July 25, 2016 at 11:55 am
Guys-
I have a table with 23 billion rows so Merge is out, as it scans the entire thing and has become a hog. So I'm going back in time to 2005 and before for this example.
The question that I have is, as the statement loops over the update, and the @@rowcount is hit, how can I use those values it tried updating with the insert statement section without rewriting a secondary query? In other words, I am performing an update first and if that is not performed I want to then insert that same row. The below is what seems to be an accepted answer from before Merge. The temp table can have close to 23 million records and the primary keys are SDP_ID and Meter_Read_Dttm.

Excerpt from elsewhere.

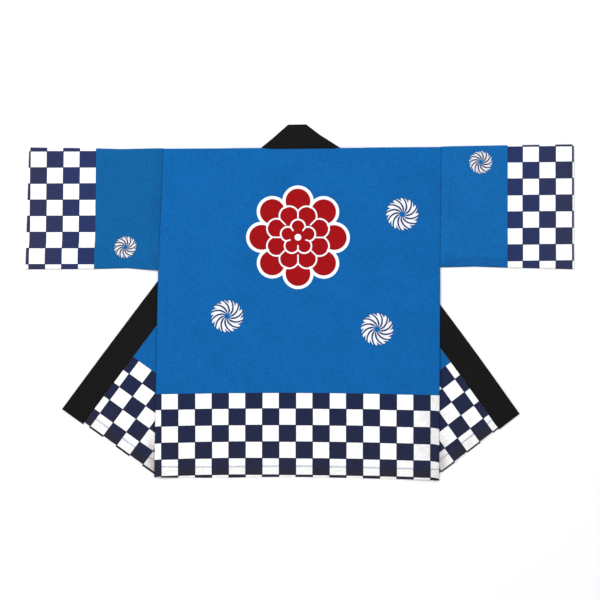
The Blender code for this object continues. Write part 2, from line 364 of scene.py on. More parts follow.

Any help or pointers on how to do this efficiently are appreciated.
SET TRANSACTION ISOLATION LEVEL SERIALIZABLE;
BEGIN TRANSACTION;
UPDATE Primary_Table SET SDP_EffBegDate=temp.SDP_EffBegDate,
Meter_Read_Status_Id=temp.Meter_Read_Status_Id,
Src_Del_Flag=temp.Src_Del_Flag,
ETL_Batch_Id=temp.ETL_Batch_Id,
Meter_Read=temp.Meter_Read
FROM Temp_Table temp, Primary_Table AS Hourly
WHERE hourly.SDP_Id = temp.SDP_Id and Hourly.Meter_Read_Dttm = Temp.Meter_Read_Dttm and Hourly.Meter_Read_Dttm >= '2016-01-01 00:00:00';
IF @@ROWCOUNT = 0
BEGIN
INSERT Meter_Read_KWH_Hourly (
SDP_Id,
SDP_EffBegDate,
Meter_Read_Status_Id,
ETL_Batch_Id,
Src_Del_Flag,
Meter_Read_Dttm,
Meter_Read) (Select clause or variables or?);
END
COMMIT TRANSACTION;
July 25, 2016 at 12:20 pm
fergfamster (7/25/2016)
Guys-I have a table with 23 billion rows so Merge is out, as it scans the entire thing and has become a hog. So I'm going back in time to 2005 and before for this example.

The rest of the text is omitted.